Frequently Asked Questions

You can launch a viable insights function with as few as two people — a Research Lead who owns methodology and stakeholder relationships, and an Insight Analyst who handles study design, data synthesis, and reporting. AI-moderated interview platforms eliminate the need for dedicated moderators, transcriptionists, and project managers in the early stages. As research volume grows, add an Intelligence Curator to manage the knowledge base and a Research Operations specialist to handle participant sourcing and vendor coordination.
An effective insights charter defines four elements: the team's mission (translating customer evidence into business decisions), scope (which business units and decision types the team supports), operating model (how research requests are prioritized and delivered), and success metrics (research velocity, stakeholder satisfaction, and decision influence rate). The charter should be co-signed by an executive sponsor and reviewed quarterly.
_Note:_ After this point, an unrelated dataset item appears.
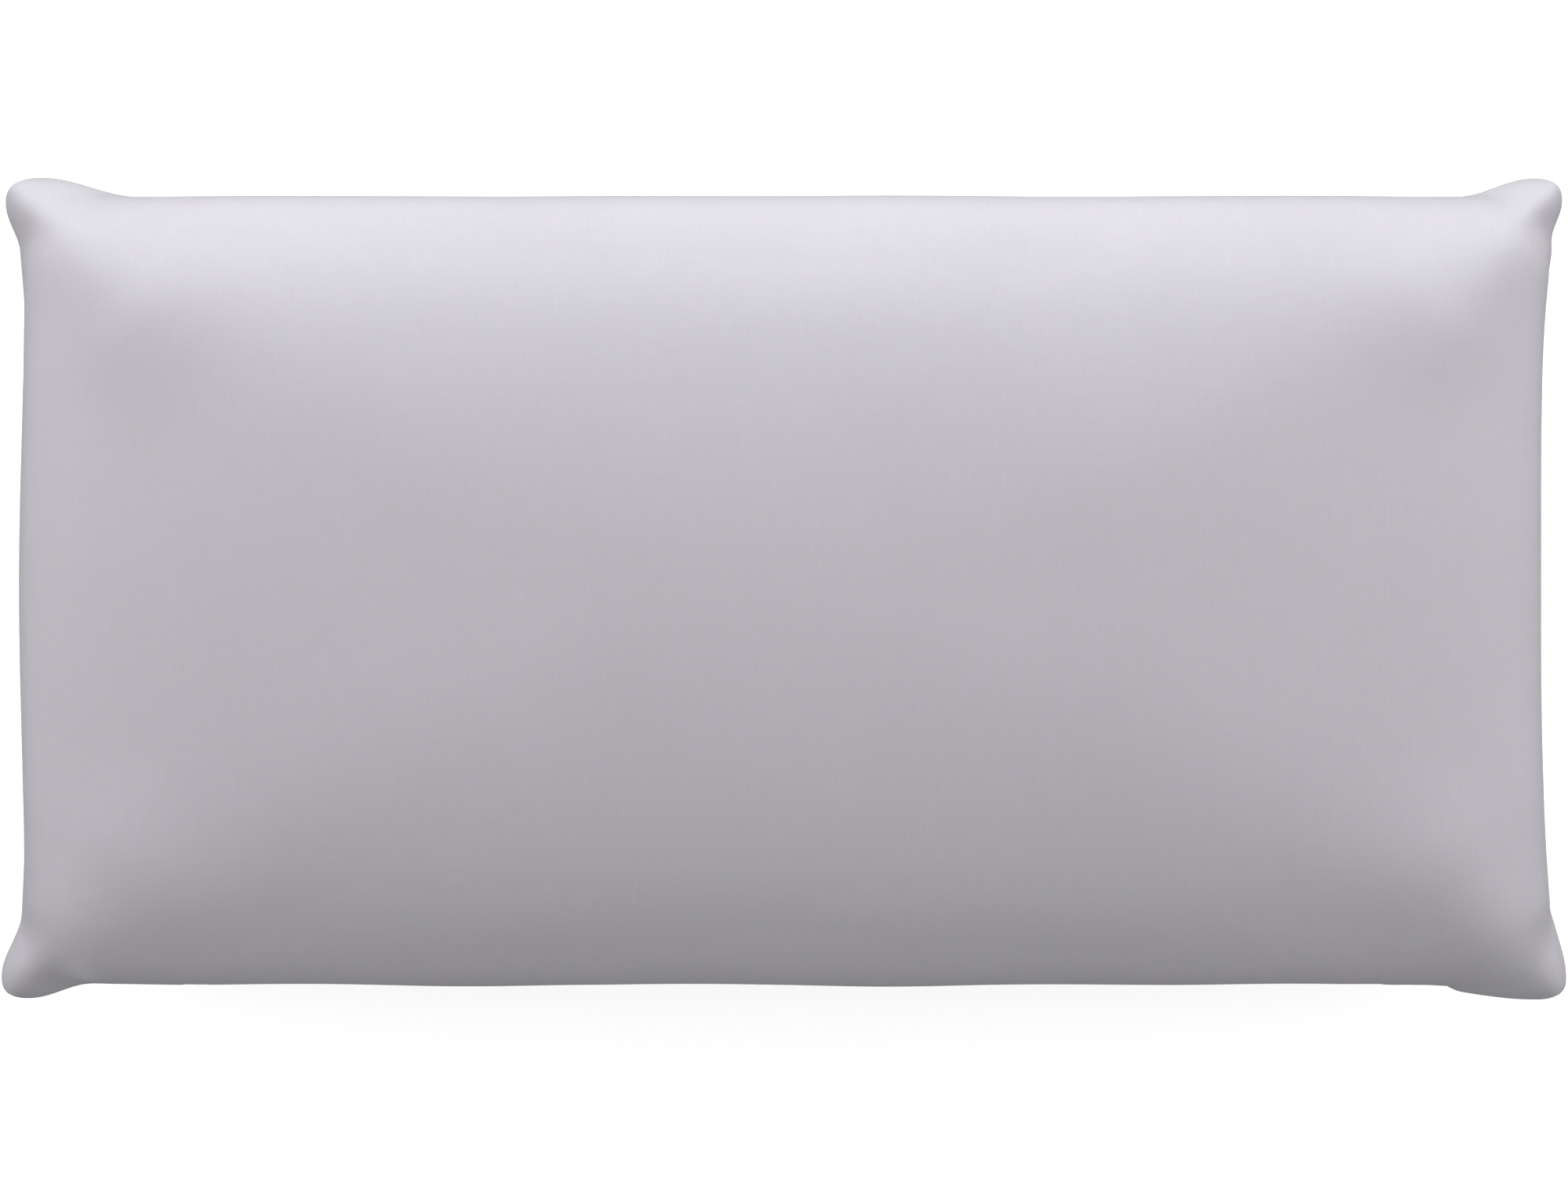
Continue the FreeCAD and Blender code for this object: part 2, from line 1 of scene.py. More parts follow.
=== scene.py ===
"""The looks of a bed pillow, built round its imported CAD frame. Shape sizes are in millimetres, and
every mesh is written in metres. +X runs along the pillow, +Y is the top of the picture, +Z faces the camera.
"""

from bisect import bisect_right
from collections import namedtuple
from math import cos, exp, hypot, pi, sin

import bpy
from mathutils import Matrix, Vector, noise


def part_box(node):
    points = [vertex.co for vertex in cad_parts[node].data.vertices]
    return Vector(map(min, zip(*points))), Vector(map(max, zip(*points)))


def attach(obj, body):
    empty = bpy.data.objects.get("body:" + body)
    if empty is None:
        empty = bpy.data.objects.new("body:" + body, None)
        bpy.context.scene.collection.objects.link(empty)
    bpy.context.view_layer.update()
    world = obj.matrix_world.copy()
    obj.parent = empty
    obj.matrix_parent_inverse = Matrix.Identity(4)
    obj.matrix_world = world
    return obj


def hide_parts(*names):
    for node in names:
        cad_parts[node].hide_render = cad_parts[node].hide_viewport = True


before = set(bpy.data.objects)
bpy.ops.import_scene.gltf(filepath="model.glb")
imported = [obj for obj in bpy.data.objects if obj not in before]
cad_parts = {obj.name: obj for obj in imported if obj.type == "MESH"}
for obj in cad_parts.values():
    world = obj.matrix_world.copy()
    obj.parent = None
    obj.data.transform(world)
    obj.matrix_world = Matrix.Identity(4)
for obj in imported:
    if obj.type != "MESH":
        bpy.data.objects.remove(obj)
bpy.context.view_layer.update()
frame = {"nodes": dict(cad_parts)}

MM = 0.001


def node_box(node):
    """A CAD node's lowest and highest corners, in millimetres."""
    return [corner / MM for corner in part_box(node)]


# ------------------------------------------------------------------ sizes

CROWN = node_box("cover_front")[1].z
SEAM = node_box("cover_front")[0].z
TAPE_FACE = node_box("zipper_tape_front")[0].y  # the tape's outer face
COVER_OVER_TAPE = 1.3
ZIPPER_FACE = TAPE_FACE - COVER_OVER_TAPE  # the cover's outer face beside the zipper
WINDOW_HALF = 6.5  # half height of the zipper's window
WINDOW_END = 270.0
WINDOW_CLOSES = WINDOW_END - 3.0, WINDOW_END + 1.0  # over this stretch its height falls to the slit's
# Along the zipper the seam lies deep. It stays deep past the window, for the pull tab to lie in,
# and then rises to the side's own outline.
RECESS_END, RECESS_FADED = 284.0, 304.0
SLIT = 0.12  # half the gap between the panels where they are sewn together
GAP_FADE = 20.0  # how far from its edge a panel still makes room for the window

# An ear: the centre and radii of its tip, how far it reaches along the long side and the end, the
# share of it that reaches further up the end, and the slope at which its front rises to the body.
Ear = namedtuple("Ear", "x y tip_x tip_y reach_long reach_end tail slope")
EARS = {
    (-1, 1): Ear(-332.0, 173.0, 16.0, 11.0, 44.0, 22.0, 0.35, 2.3),
    (1, 1): Ear(335.5, 174.0, 12.4, 9.7, 35.0, 18.0, 0.1, 2.3),
    (-1, -1): Ear(-338.0, -173.5, 11.8, 9.1, 29.0, 29.0, 0.2, 2.0),
    (1, -1): Ear(336.0, -174.0, 13.7, 9.2, 66.0, 36.0, 0.0, 2.0),
}
TAIL_REACH = 2.8  # how many times further than the ear its tail reaches
TIP_ROUNDING = 0.8  # 1 would make an ear's tip an ellipse, and 0 a box
EAR_REACH = 95.0  # how far from its tip an ear still counts, in ear_share
EAR_DROOP = 4.0  # how much lower the seam hangs at an ear's tip

# Near an ear the cover is a tent from its tip to the body, with a small round lip along its edge.
TENT_REACH = 160.0
TENT_LIMIT = 75.0  # the tent's height levels off towards this
BACK_SLOPE = 0.7  # the back's slope, as a share of the front's
LIP_HEIGHT, LIP_RUN = 4.0, 6.0
BLEND = 4  # how closely the cover follows the higher of the tent and the body
SPAN = 34.0  # how far the cloth spans the hollow between an ear and the body
SPAN_SHARE = 0.4  # the share of an ear at which it spans that far
RINGS = (0.35, 6), (0.7, 10), (1.0, 14)  # where it is averaged: share of the reach, number of places

# The sides without their ears. The left end has two slight necks, and the right end bows outwards.
TOP_BASE, BOTTOM_BASE = 175.5, 176.4
LEFT_BASE, LEFT_NECK, NECK_PERIOD = 341.0, 2.0, 240.0
RIGHT_BASE, RIGHT_BOW, BOW_REACH = 337.5, 5.3, 150.0
TOP_BOW_POWER, BOTTOM_BOW_POWER = 4.5, 3.0
WAVE_LENGTH = 90.0
TOP_WAVE, BOTTOM_WAVE, SEAM_WAVE = 0.25, 0.8, 0.8
SEAM_WAVE_FADE = 30.0  # how far past the window the seam's wave is full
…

A functional insights capability can be operational within 90 days. The first 30 days focus on charter development, stakeholder mapping, and platform selection. Days 30-60 cover first hires, tool setup, and pilot studies. Days 60-90 deliver the first wave of research findings and establish the recurring research cadence. Full organizational maturity — including a compounding intelligence hub and cross-functional integration — typically takes 12-18 months.
A lean insights function can operate on $150,000-$250,000 annually, covering one to two full-time salaries and an AI-moderated research platform. At $20 per interview with 48-72 hour turnaround, teams can run 20-30 studies per year within this budget — volume that would cost $500,000-$900,000 through traditional agencies. The key is choosing platforms that combine research execution, participant sourcing from a 4M+ panel, and an intelligence repository in a single tool.